Item 5.  Ownership of Five Percent or Less of a Class

          Not Applicable.

Item 6.  Ownership of More than Five Percent on Behalf of Another Person

                                     Aerin Lauder and Jane Lauder, as
                                     beneficiaries of the Accumulation Trust and
                                     the Distribution Trust, have the right to
                                     receive or the power to direct the receipt
                                     of dividends from, or the proceeds from the
                                     sale of (i) the 4,000,000 shares of Class A
                                     Common Stock and the 7,043,961 shares of
                                     Class B Common Stock owned by the
                                     Accumulation Trust and (ii) the 4,261,978
                                     shares of Class B Common Stock owned by the
                                     Distribution Trust. Aerin Lauder, as
                                     beneficiary of the ALZ 2000 Trust, has the
                                     right to receive or the power to direct the
                                     receipt of dividends from, or the proceeds
                                     from the sale of, the 5,152,545 shares of
                                     Class B Common Stock owned by the ALZ 2000
                                     Trust. The following persons have the right
                                     to receive or the power to direct the
                                     receipt of dividends from, or the proceeds
                                     from the sale of, the 15,384 shares of
                                     Class A Common Stock and the 3,846,154
                                     shares of Class B Common Stock owned by
                                     Lauder & Sons L.P.: (i) Leonard A. Lauder,
                                     as an individual general partner of Lauder
                                     & Sons L.P. and as a co-trustee and
                                     beneficiary of The 1995 Estee Lauder LAL
                                     Trust, which is a general partner of Lauder
                                     & Sons L.P.; (ii) Ronald S. Lauder, as an
                                     individual general partner of Lauder & Sons
                                     L.P. and as a co-trustee and beneficiary of
                                     The 1995 Estee Lauder RSL Trust, which is a
                                     general partner of Lauder & Sons L.P.;
                                     (iii) Ira T. Wender, as a co-trustee of The
                                     1995 Estee Lauder RSL Trust, which is a
                                     general partner of Lauder & Sons L.P.; and
                                     (iv) Joel S. Ehrenkranz and Ira T. Wender,
                                     as co-trustees of The 1995 Estee Lauder LAL
                                     Trust, which is a general partner of Lauder
                                     & Sons L.P.

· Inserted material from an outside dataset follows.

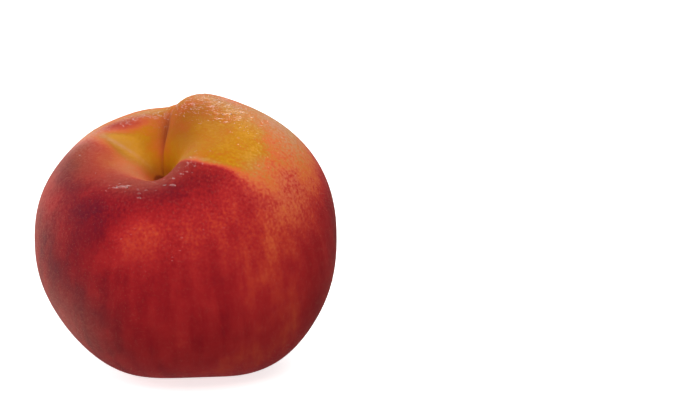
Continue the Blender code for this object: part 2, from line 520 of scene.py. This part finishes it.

Item 7. Identification and Classification of the Subsidiary Which Acquired the
Security Being Reported on By the Parent Holding Company

          Not Applicable.

Item 8.  Identification and Classification of Members of the Group

                                     The Reporting Person, in his capacity as
                                     trustee of various trusts, is a party to a
                                     Stockholders' Agreement (the "Stockholders'
                                     Agreement"), dated November 22, 1995, as
                                     amended, among the parties listed on
                                     Exhibit A attached hereto. The stockholders
                                     who are parties to the Stockholders'
                                     Agreement have agreed to vote in favor of
                                     the election of Leonard A. Lauder and
                                     Ronald S. Lauder and one designee of each
                                     as directors of the Issuer. The Reporting
                                     Person is the designee of Ronald S. Lauder.
                                     The Stockholders' Agreement also contains
                                     certain limitations on the transfer of
                                     shares of Class A Common Stock. Each
                                     stockholder who is a party to the
                                     Stockholders' Agreement has agreed to grant
                                     to the other parties a right of first offer
                                     to purchase shares of Class A Common Stock


                               Page 5 of 9 Pages


                                     of the stockholder in the event the
                                     stockholder intends to sell to a person (or
                                     group of persons) who is not a Lauder
                                     Family Member, as defined therein, except
                                     in certain circumstances, such as sales in
                                     a widely distributed underwritten public
                                     offering or sales made in compliance with
                                     Rule 144.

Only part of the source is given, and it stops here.